Although this solution worked well, it had a number of downsides.

  1. It was not part of the application and required per-project manual set-up and maintenance.
  2. It did not work for forks of gitlab-org/gitlab.
  3. It had to be maintained in two places: the project that created the tarball and the project settings of gitlab-org/gitlab.
  4. We had no version control for the download script; this was just text stored in the project's CI settings.
  5. The download script was fragile. We had one case where we added an exit statement in the wrong place, and all gitlab-org/gitlab builds started silently using stale checkouts left behind by other pipelines.
  6. In case of a Google Cloud Storage outage, the full uncached traffic would saturate the Gitaly server hosting gitlab-org/gitlab. Such outages are rare but they do happen.
  7. A user who would want to copy our solution would have to set up their own Google Cloud Storage bucket and pay the bills for it.

The biggest issue really was that one year on, the CI pre-clone script had not evolved from a custom one-off solution into an easy to use feature for everyone.

We solved this problem by building the pack-objects cache, which we will describe in more detail in the next blog post. Unlike the CI pre-clone script, which was a separate component, the pack-objects cache sits inside Gitaly. It is always on, for all repositories and all users on GitLab.com. If you run your own GitLab server you can also use the pack-objects cache, but you do have to turn it on first.

Performance comparison

To illustrate what has changed we have created a benchmark. We set up a GitLab server with a clone of gitlab-org/gitlab on it, and we configured a client machine to perform 20 simultaneous shallow clones of the same commit using Git HTTP.[^ssh] This simulates having a CI pipeline with 20 parallel jobs. The pack data is about 87MB so in terms of bandwidth, we are transferring 20 * 87 = 1740MB of data.

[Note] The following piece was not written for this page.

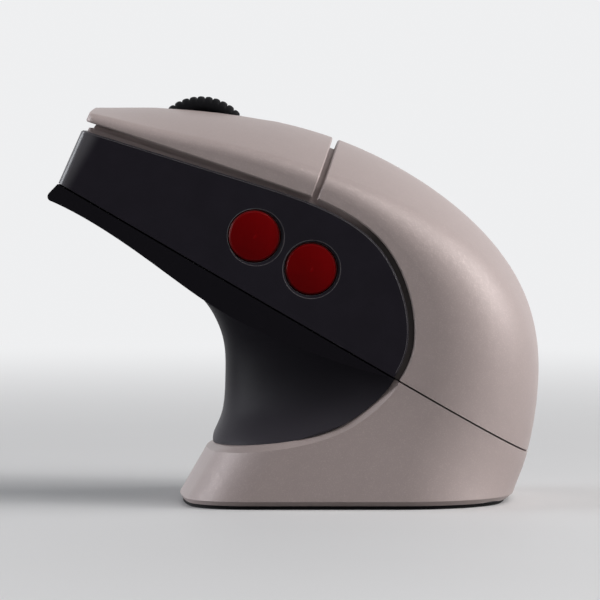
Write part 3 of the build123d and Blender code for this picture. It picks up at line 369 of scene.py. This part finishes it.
def dark_shell_finish(look):
    """Near-black satin plastic, spark-eroded, with painted highlights on its edges and its nose.
    """
    f = Finish("dark_shell_finish")
    colour = look.dark_colour
    grain = f.noise(5200.0, detail=3.0)
    behind_nose, above_sole = f.mouse_axes()
    # painted highlight along the edges, lighter colour and a coat, above the sole
    edge = f.edges(EDGE_REACH) * above_sole.step(*EDGE_START)
    # painted highlight on the nose, lighter colour and a coat, fading out behind it
    nose = 1 - behind_nose.step(*NOSE_END)
    tone = f.blend(f.noise(180.0), scaled(colour, 0.8), scaled(colour, 1.25))
    tone = f.blend(edge, tone, EDGE_PAINTED_HIGHLIGHT)
    tone = f.blend(nose, tone, NOSE_PAINTED_HIGHLIGHT)
    return f.finish(Base_Color=tone, Roughness=0.4 + grain * 0.14, Specular_IOR_Level=0.07,
                    Coat_Weight=edge.larger(nose) * 0.9, Coat_Roughness=0.22,
                    Normal=f.relief(grain, 14 * MICRON, 0.6))


def dark_neck_finish(look):
    """The dark plastic of the neck, dull, with painted shade above and a painted sheen towards its
    foot.
    """
    f = Finish("dark_neck_finish")
    grain = f.noise(5200.0, detail=3.0)
    # Painted light: a sheen at the foot and shade above it, their border blurred by noise
    height = f.add("ShaderNodeSeparateXYZ", {}, {"Vector": f.place})["Z"]
    height = height + f.noise(60.0) * 4 * MM
    tone = f.blend(height.step(*NECK_START), NECK_PAINTED_SHEEN, scaled(look.dark_colour, 0.42))
    return f.finish(Base_Color=tone, Roughness=0.38 + grain * 0.14, Specular_IOR_Level=0.05,
                    Normal=f.relief(grain, 14 * MICRON, 0.6))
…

[^ssh]: As of GitLab 14.6, Git HTTP is 3x more CPU-efficient on the server than Git SSH. We are working on improving the efficiency of Git SSH in GitLab. We prioritized optimizing Git HTTP because that is what GitLab CI uses.

We did this experiment with two GitLab servers. Both were Google Compute Engine c2-standard-8 virtual machines with 8 CPU cores and 32GB RAM. The operating system was Ubuntu 20.04 and we installed GitLab using our Omnibus packages.

Before

  • GitLab FOSS 13.7.9 (released December 2020)
  • Default Omnibus configuration

The 30-second Perf flamegraph below was captured at 99Hz across all CPU's.

Flamegraph of GitLab 13.7 performance

Source: SVG

After

  • GitLab FOSS 14.6.1 (released December 2021)
  • One extra setting in /etc/gitlab/gitlab.rb:
gitaly['pack_objects_cache_enabled'] = true

Flamegraph of GitLab 14.6 performance withcache

Source: SVG

Analysis

Server CPU profile distribution:

Value Before After
Benchmark run time 27s 7.5s
git profile samples 18 552 923
gitaly samples (Git RPC server process) 1 247 331
gitaly-hooks samples (pack-objects cache client) 258
gitlab-workhorse samples (application HTTP frontend) 1 057 237
nginx samples (main HTTP frontend) 474 251
Total CPU busy samples 21 720 2 328
CPU utilization during benchmark 100% 40%

Conclusion

Compared to GitLab 13.6 (December 2020), GitLab 14.6 (December 2021) plus the pack-objects cache makes the CI fetch benchmark in this post run 3.6x faster. Average server CPU utilization during the benchmark dropped from 100% to 40%.